**EXERCISE INSTRUCTIONS**.
In full and without alteration, repeat the material.

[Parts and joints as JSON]
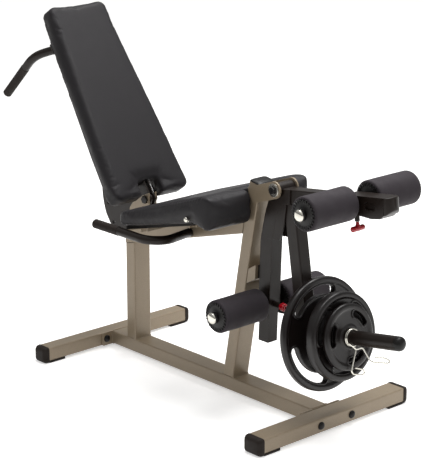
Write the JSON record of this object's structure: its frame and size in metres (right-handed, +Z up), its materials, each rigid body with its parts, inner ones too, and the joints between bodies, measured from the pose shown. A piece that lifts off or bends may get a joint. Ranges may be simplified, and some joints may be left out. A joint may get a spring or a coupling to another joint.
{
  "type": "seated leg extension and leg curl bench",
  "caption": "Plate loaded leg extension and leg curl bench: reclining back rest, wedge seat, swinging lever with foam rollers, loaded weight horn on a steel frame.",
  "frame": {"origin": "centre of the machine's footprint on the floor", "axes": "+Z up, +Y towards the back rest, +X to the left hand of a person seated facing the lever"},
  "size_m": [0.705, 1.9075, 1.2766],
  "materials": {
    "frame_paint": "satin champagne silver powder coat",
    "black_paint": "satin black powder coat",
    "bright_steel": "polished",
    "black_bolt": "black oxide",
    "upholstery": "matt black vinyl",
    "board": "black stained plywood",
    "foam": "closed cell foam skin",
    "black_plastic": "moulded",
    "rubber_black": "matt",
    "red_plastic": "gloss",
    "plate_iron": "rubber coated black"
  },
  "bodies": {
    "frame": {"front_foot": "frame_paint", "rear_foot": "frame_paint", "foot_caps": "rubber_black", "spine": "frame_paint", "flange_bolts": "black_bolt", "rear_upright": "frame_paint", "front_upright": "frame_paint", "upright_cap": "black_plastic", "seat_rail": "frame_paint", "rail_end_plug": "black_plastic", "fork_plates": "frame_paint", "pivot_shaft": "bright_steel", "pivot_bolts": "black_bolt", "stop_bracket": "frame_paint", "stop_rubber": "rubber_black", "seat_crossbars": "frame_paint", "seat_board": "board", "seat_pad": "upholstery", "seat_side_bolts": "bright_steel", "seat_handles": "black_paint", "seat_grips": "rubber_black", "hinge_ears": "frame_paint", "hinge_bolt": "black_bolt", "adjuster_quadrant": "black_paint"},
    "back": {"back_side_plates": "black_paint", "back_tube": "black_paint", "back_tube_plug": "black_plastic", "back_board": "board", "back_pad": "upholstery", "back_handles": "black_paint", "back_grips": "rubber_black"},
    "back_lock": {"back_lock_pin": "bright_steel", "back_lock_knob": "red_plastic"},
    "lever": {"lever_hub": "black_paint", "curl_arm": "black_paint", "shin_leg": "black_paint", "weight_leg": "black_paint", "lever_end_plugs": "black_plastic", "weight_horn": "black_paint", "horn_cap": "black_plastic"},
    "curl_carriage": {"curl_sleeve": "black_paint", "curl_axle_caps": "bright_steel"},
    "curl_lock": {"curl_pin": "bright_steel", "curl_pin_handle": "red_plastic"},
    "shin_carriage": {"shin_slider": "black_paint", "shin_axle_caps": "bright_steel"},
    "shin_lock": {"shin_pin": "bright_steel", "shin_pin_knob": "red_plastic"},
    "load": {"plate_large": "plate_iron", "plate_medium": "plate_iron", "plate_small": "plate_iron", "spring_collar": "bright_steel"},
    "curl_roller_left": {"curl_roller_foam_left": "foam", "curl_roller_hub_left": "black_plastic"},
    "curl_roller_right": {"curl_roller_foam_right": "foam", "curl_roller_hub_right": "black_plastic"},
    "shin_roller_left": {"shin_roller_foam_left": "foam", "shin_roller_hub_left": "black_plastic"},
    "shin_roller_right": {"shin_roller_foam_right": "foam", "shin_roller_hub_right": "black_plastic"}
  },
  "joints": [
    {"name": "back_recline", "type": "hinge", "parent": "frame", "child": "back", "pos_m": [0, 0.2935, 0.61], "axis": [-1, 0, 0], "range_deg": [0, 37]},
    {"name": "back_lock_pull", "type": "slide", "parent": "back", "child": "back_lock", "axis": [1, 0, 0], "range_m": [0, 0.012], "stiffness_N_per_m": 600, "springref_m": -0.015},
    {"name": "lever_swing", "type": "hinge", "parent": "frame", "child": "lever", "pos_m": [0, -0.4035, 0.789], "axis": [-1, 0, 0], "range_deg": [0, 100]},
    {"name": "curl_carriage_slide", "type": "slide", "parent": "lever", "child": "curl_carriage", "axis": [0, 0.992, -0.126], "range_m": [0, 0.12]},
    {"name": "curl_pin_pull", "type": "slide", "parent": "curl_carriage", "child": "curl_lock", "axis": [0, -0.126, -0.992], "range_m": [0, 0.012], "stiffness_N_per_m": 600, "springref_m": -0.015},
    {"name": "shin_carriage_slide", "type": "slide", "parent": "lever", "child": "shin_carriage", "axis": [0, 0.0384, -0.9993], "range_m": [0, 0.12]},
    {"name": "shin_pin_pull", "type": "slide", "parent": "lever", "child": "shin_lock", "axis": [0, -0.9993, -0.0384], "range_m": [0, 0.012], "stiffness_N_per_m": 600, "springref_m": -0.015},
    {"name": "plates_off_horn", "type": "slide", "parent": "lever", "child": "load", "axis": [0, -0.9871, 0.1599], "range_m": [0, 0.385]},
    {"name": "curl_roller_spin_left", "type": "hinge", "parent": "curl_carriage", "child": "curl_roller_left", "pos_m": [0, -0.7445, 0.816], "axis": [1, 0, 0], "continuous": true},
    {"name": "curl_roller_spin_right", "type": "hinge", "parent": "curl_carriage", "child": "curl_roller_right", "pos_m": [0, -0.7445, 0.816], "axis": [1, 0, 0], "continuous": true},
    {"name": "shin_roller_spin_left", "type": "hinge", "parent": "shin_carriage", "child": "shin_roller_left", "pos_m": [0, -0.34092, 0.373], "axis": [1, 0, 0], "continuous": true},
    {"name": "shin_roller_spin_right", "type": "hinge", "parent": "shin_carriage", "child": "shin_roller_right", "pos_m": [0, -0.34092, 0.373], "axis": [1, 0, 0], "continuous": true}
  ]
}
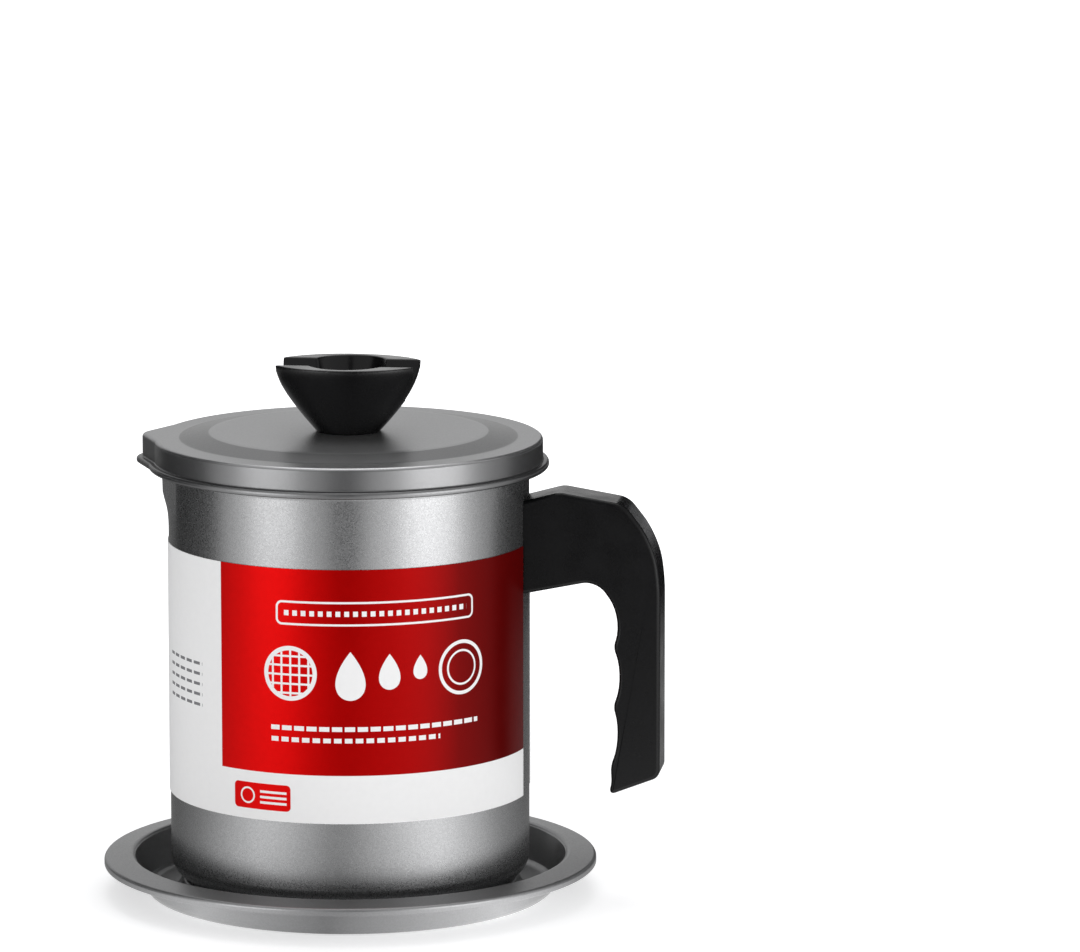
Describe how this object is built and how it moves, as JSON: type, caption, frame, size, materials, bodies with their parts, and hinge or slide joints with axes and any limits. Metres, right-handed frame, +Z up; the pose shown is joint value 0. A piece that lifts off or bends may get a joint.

**FULL RESPONSE**.
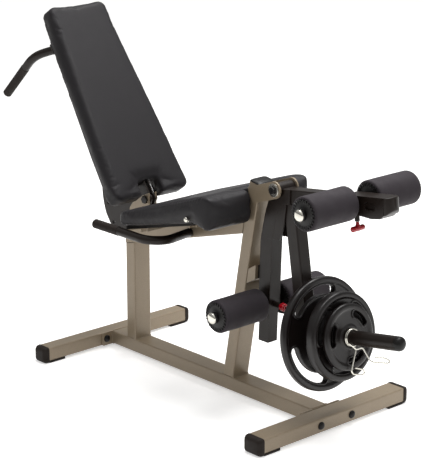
Write the JSON record of this object's structure: its frame and size in metres (right-handed, +Z up), its materials, each rigid body with its parts, inner ones too, and the joints between bodies, measured from the pose shown. A piece that lifts off or bends may get a joint. Ranges may be simplified, and some joints may be left out. A joint may get a spring or a coupling to another joint.
{
  "type": "seated leg extension and leg curl bench",
  "caption": "Plate loaded leg extension and leg curl bench: reclining back rest, wedge seat, swinging lever with foam rollers, loaded weight horn on a steel frame.",
  "frame": {"origin": "centre of the machine's footprint on the floor", "axes": "+Z up, +Y towards the back rest, +X to the left hand of a person seated facing the lever"},
  "size_m": [0.705, 1.9075, 1.2766],
  "materials": {
    "frame_paint": "satin champagne silver powder coat",
    "black_paint": "satin black powder coat",
    "bright_steel": "polished",
    "black_bolt": "black oxide",
    "upholstery": "matt black vinyl",
    "board": "black stained plywood",
    "foam": "closed cell foam skin",
    "black_plastic": "moulded",
    "rubber_black": "matt",
    "red_plastic": "gloss",
    "plate_iron": "rubber coated black"
  },
  "bodies": {
    "frame": {"front_foot": "frame_paint", "rear_foot": "frame_paint", "foot_caps": "rubber_black", "spine": "frame_paint", "flange_bolts": "black_bolt", "rear_upright": "frame_paint", "front_upright": "frame_paint", "upright_cap": "black_plastic", "seat_rail": "frame_paint", "rail_end_plug": "black_plastic", "fork_plates": "frame_paint", "pivot_shaft": "bright_steel", "pivot_bolts": "black_bolt", "stop_bracket": "frame_paint", "stop_rubber": "rubber_black", "seat_crossbars": "frame_paint", "seat_board": "board", "seat_pad": "upholstery", "seat_side_bolts": "bright_steel", "seat_handles": "black_paint", "seat_grips": "rubber_black", "hinge_ears": "frame_paint", "hinge_bolt": "black_bolt", "adjuster_quadrant": "black_paint"},
    "back": {"back_side_plates": "black_paint", "back_tube": "black_paint", "back_tube_plug": "black_plastic", "back_board": "board", "back_pad": "upholstery", "back_handles": "black_paint", "back_grips": "rubber_black"},
    "back_lock": {"back_lock_pin": "bright_steel", "back_lock_knob": "red_plastic"},
    "lever": {"lever_hub": "black_paint", "curl_arm": "black_paint", "shin_leg": "black_paint", "weight_leg": "black_paint", "lever_end_plugs": "black_plastic", "weight_horn": "black_paint", "horn_cap": "black_plastic"},
    "curl_carriage": {"curl_sleeve": "black_paint", "curl_axle_caps": "bright_steel"},
    "curl_lock": {"curl_pin": "bright_steel", "curl_pin_handle": "red_plastic"},
    "shin_carriage": {"shin_slider": "black_paint", "shin_axle_caps": "bright_steel"},
    "shin_lock": {"shin_pin": "bright_steel", "shin_pin_knob": "red_plastic"},
    "load": {"plate_large": "plate_iron", "plate_medium": "plate_iron", "plate_small": "plate_iron", "spring_collar": "bright_steel"},
    "curl_roller_left": {"curl_roller_foam_left": "foam", "curl_roller_hub_left": "black_plastic"},
    "curl_roller_right": {"curl_roller_foam_right": "foam", "curl_roller_hub_right": "black_plastic"},
    "shin_roller_left": {"shin_roller_foam_left": "foam", "shin_roller_hub_left": "black_plastic"},
    "shin_roller_right": {"shin_roller_foam_right": "foam", "shin_roller_hub_right": "black_plastic"}
  },
  "joints": [
    {"name": "back_recline", "type": "hinge", "parent": "frame", "child": "back", "pos_m": [0, 0.2935, 0.61], "axis": [-1, 0, 0], "range_deg": [0, 37]},
    {"name": "back_lock_pull", "type": "slide", "parent": "back", "child": "back_lock", "axis": [1, 0, 0], "range_m": [0, 0.012], "stiffness_N_per_m": 600, "springref_m": -0.015},
    {"name": "lever_swing", "type": "hinge", "parent": "frame", "child": "lever", "pos_m": [0, -0.4035, 0.789], "axis": [-1, 0, 0], "range_deg": [0, 100]},
    {"name": "curl_carriage_slide", "type": "slide", "parent": "lever", "child": "curl_carriage", "axis": [0, 0.992, -0.126], "range_m": [0, 0.12]},
    {"name": "curl_pin_pull", "type": "slide", "parent": "curl_carriage", "child": "curl_lock", "axis": [0, -0.126, -0.992], "range_m": [0, 0.012], "stiffness_N_per_m": 600, "springref_m": -0.015},
    {"name": "shin_carriage_slide", "type": "slide", "parent": "lever", "child": "shin_carriage", "axis": [0, 0.0384, -0.9993], "range_m": [0, 0.12]},
    {"name": "shin_pin_pull", "type": "slide", "parent": "lever", "child": "shin_lock", "axis": [0, -0.9993, -0.0384], "range_m": [0, 0.012], "stiffness_N_per_m": 600, "springref_m": -0.015},
    {"name": "plates_off_horn", "type": "slide", "parent": "lever", "child": "load", "axis": [0, -0.9871, 0.1599], "range_m": [0, 0.385]},
    {"name": "curl_roller_spin_left", "type": "hinge", "parent": "curl_carriage", "child": "curl_roller_left", "pos_m": [0, -0.7445, 0.816], "axis": [1, 0, 0], "continuous": true},
    {"name": "curl_roller_spin_right", "type": "hinge", "parent": "curl_carriage", "child": "curl_roller_right", "pos_m": [0, -0.7445, 0.816], "axis": [1, 0, 0], "continuous": true},
    {"name": "shin_roller_spin_left", "type": "hinge", "parent": "shin_carriage", "child": "shin_roller_left", "pos_m": [0, -0.34092, 0.373], "axis": [1, 0, 0], "continuous": true},
    {"name": "shin_roller_spin_right", "type": "hinge", "parent": "shin_carriage", "child": "shin_roller_right", "pos_m": [0, -0.34092, 0.373], "axis": [1, 0, 0], "continuous": true}
  ]
}
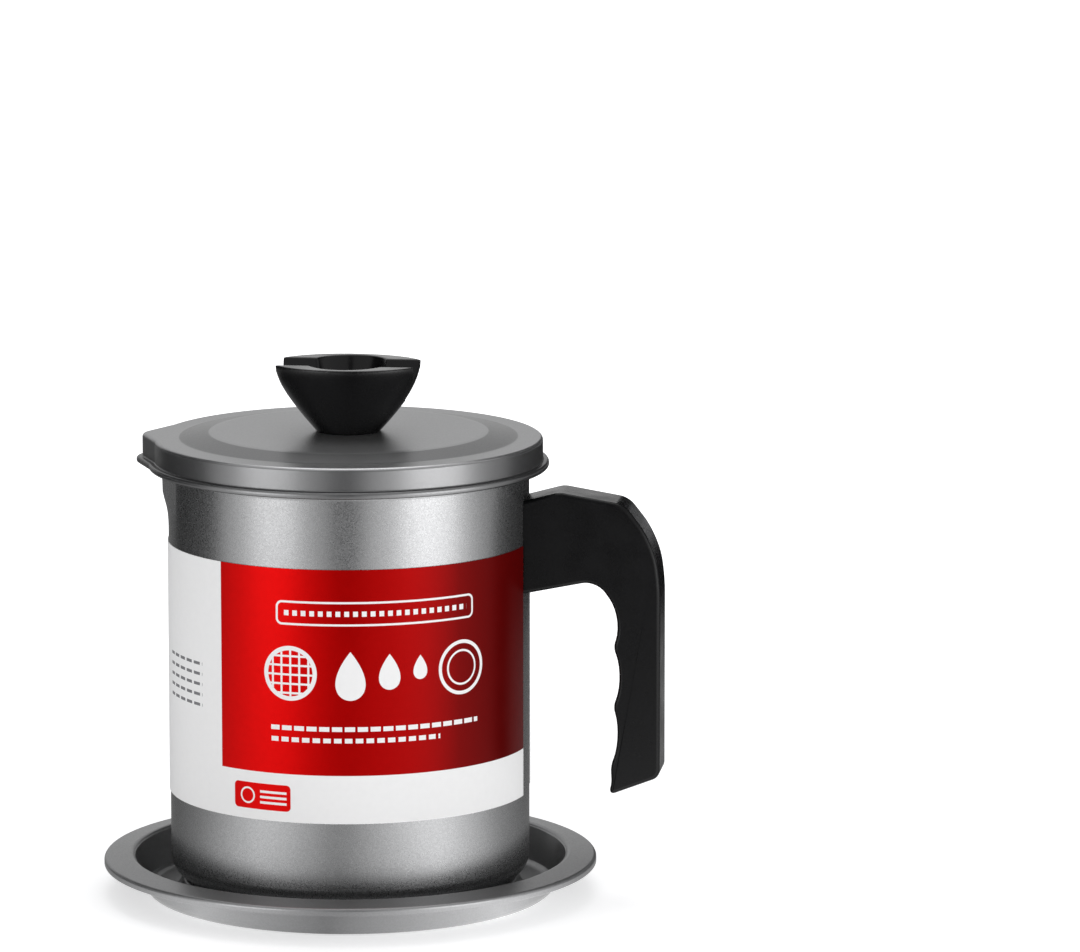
Describe how this object is built and how it moves, as JSON: type, caption, frame, size, materials, bodies with their parts, and hinge or slide joints with axes and any limits. Metres, right-handed frame, +Z up; the pose shown is joint value 0. A piece that lifts off or bends may get a joint.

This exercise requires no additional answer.